Source data:

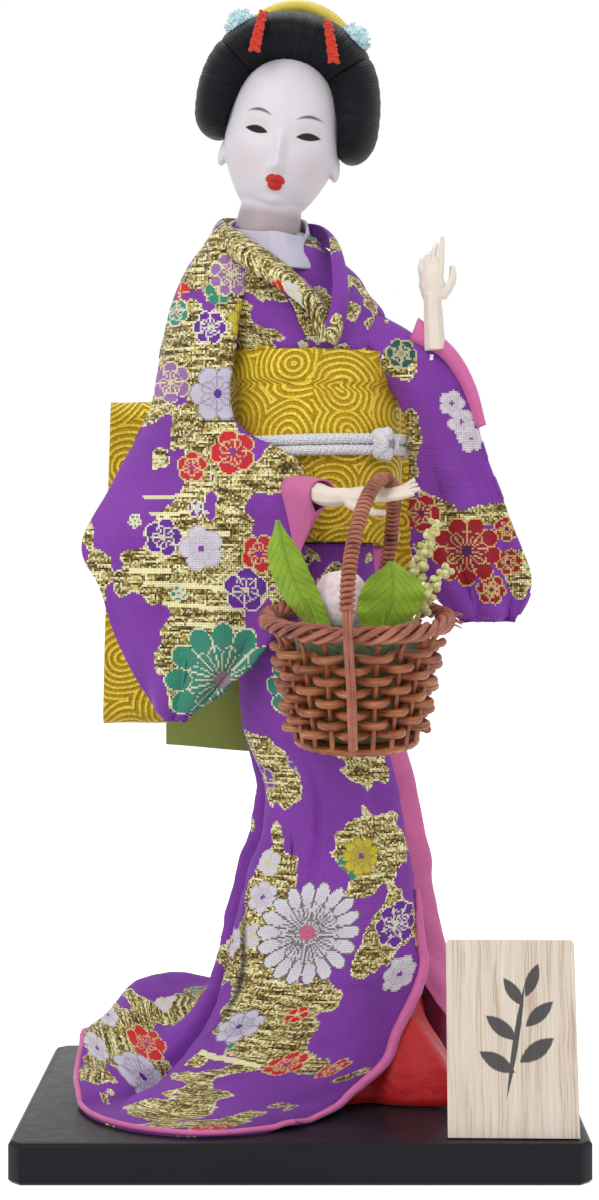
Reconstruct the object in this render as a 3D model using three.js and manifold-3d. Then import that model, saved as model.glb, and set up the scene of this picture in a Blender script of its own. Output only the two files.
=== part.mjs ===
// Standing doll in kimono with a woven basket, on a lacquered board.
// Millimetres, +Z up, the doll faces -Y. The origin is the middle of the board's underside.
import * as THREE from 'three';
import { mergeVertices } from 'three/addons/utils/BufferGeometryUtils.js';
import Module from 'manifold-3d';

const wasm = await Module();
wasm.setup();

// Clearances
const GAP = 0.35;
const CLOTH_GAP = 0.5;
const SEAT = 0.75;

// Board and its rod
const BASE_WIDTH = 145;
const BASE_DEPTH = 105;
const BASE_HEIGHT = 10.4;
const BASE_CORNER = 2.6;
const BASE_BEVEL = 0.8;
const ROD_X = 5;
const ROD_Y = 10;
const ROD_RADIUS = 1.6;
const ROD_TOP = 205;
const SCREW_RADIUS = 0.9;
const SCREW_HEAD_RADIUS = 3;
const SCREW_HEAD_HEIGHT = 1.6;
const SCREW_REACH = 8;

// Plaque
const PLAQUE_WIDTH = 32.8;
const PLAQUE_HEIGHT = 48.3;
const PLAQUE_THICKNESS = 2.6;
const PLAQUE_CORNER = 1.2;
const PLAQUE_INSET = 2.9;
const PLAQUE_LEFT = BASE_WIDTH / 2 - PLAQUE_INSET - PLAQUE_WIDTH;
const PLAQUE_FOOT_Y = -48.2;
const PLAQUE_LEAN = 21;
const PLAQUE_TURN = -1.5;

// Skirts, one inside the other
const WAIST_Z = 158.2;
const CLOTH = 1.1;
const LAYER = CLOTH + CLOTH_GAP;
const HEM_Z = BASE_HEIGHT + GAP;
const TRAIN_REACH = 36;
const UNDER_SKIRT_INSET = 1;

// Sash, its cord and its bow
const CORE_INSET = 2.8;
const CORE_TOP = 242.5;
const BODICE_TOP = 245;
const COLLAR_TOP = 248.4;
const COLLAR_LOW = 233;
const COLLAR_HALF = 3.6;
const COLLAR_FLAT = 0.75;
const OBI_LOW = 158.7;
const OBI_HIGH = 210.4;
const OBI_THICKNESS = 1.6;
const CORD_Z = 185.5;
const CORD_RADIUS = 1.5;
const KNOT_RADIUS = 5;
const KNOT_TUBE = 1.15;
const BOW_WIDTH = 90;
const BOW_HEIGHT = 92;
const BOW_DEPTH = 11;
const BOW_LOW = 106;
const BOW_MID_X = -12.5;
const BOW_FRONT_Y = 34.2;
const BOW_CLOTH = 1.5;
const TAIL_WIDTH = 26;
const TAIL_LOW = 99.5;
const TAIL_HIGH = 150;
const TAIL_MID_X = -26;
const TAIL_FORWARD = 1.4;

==

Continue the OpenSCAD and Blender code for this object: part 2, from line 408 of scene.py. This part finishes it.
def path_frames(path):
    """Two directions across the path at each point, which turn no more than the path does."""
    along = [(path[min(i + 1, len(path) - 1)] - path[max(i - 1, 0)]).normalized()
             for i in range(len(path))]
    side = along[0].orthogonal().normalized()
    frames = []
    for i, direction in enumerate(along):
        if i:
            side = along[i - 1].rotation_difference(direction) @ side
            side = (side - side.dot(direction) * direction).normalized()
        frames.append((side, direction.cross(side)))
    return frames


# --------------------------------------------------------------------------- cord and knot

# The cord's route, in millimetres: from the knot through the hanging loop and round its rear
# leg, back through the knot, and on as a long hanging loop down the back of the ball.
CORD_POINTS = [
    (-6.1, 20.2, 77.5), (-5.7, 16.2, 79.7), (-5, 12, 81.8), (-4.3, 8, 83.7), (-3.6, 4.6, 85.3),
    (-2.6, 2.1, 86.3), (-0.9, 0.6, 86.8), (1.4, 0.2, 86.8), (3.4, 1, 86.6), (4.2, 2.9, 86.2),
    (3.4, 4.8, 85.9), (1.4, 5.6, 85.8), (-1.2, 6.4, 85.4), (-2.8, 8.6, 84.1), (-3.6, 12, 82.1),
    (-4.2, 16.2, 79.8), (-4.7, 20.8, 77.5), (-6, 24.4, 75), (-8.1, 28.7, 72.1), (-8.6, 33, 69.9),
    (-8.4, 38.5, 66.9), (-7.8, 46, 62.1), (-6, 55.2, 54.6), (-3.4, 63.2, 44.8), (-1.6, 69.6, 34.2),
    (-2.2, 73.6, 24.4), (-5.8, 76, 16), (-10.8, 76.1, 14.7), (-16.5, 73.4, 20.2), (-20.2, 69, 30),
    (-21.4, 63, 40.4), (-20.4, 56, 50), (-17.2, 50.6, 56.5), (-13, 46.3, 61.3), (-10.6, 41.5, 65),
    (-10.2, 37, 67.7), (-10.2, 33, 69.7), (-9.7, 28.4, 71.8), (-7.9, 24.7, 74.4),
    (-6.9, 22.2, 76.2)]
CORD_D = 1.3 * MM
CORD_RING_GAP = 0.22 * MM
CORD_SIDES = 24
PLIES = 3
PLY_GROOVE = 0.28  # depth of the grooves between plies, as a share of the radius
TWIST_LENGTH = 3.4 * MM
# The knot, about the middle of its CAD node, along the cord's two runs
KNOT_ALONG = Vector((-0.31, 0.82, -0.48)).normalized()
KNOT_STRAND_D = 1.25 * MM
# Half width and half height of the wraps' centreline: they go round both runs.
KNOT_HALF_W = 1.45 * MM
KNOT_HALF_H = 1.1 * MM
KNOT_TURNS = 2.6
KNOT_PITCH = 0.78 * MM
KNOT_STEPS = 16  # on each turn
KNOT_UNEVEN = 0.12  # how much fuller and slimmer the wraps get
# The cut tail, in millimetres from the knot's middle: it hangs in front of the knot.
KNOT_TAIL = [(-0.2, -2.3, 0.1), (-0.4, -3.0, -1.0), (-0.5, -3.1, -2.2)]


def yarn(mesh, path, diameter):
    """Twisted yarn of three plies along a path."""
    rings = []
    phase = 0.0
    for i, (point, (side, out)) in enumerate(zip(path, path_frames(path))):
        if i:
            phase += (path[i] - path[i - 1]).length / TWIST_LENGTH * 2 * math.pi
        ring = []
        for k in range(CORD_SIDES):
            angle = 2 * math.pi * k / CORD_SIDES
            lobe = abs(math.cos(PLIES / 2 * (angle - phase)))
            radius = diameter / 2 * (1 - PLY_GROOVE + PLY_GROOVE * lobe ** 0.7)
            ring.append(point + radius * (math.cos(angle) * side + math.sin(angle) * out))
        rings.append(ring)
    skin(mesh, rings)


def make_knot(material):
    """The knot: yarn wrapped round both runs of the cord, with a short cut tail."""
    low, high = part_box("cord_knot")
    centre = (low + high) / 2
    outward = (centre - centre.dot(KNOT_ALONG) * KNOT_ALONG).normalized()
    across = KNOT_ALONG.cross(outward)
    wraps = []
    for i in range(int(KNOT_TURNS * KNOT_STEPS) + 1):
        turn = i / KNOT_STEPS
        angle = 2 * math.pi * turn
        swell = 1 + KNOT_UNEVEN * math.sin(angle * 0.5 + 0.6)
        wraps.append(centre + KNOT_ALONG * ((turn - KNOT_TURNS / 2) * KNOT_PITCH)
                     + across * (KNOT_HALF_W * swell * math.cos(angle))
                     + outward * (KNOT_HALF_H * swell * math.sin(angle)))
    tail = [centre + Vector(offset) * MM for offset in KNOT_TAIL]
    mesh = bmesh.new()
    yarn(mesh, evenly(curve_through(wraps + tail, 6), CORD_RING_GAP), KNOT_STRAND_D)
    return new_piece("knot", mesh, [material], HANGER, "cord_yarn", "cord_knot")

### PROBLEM
Start at the line with "Reconstruct the object" and stop after the line with "const PLAQUE_TURN = -1.5;". Repeat exactly the lines in that range.

### EXPECTED ANSWER
Reconstruct the object in this render as a 3D model using three.js and manifold-3d. Then import that model, saved as model.glb, and set up the scene of this picture in a Blender script of its own. Output only the two files.
=== part.mjs ===
// Standing doll in kimono with a woven basket, on a lacquered board.
// Millimetres, +Z up, the doll faces -Y. The origin is the middle of the board's underside.
import * as THREE from 'three';
import { mergeVertices } from 'three/addons/utils/BufferGeometryUtils.js';
import Module from 'manifold-3d';

const wasm = await Module();
wasm.setup();

// Clearances
const GAP = 0.35;
const CLOTH_GAP = 0.5;
const SEAT = 0.75;

// Board and its rod
const BASE_WIDTH = 145;
const BASE_DEPTH = 105;
const BASE_HEIGHT = 10.4;
const BASE_CORNER = 2.6;
const BASE_BEVEL = 0.8;
const ROD_X = 5;
const ROD_Y = 10;
const ROD_RADIUS = 1.6;
const ROD_TOP = 205;
const SCREW_RADIUS = 0.9;
const SCREW_HEAD_RADIUS = 3;
const SCREW_HEAD_HEIGHT = 1.6;
const SCREW_REACH = 8;

// Plaque
const PLAQUE_WIDTH = 32.8;
const PLAQUE_HEIGHT = 48.3;
const PLAQUE_THICKNESS = 2.6;
const PLAQUE_CORNER = 1.2;
const PLAQUE_INSET = 2.9;
const PLAQUE_LEFT = BASE_WIDTH / 2 - PLAQUE_INSET - PLAQUE_WIDTH;
const PLAQUE_FOOT_Y = -48.2;
const PLAQUE_LEAN = 21;
const PLAQUE_TURN = -1.5;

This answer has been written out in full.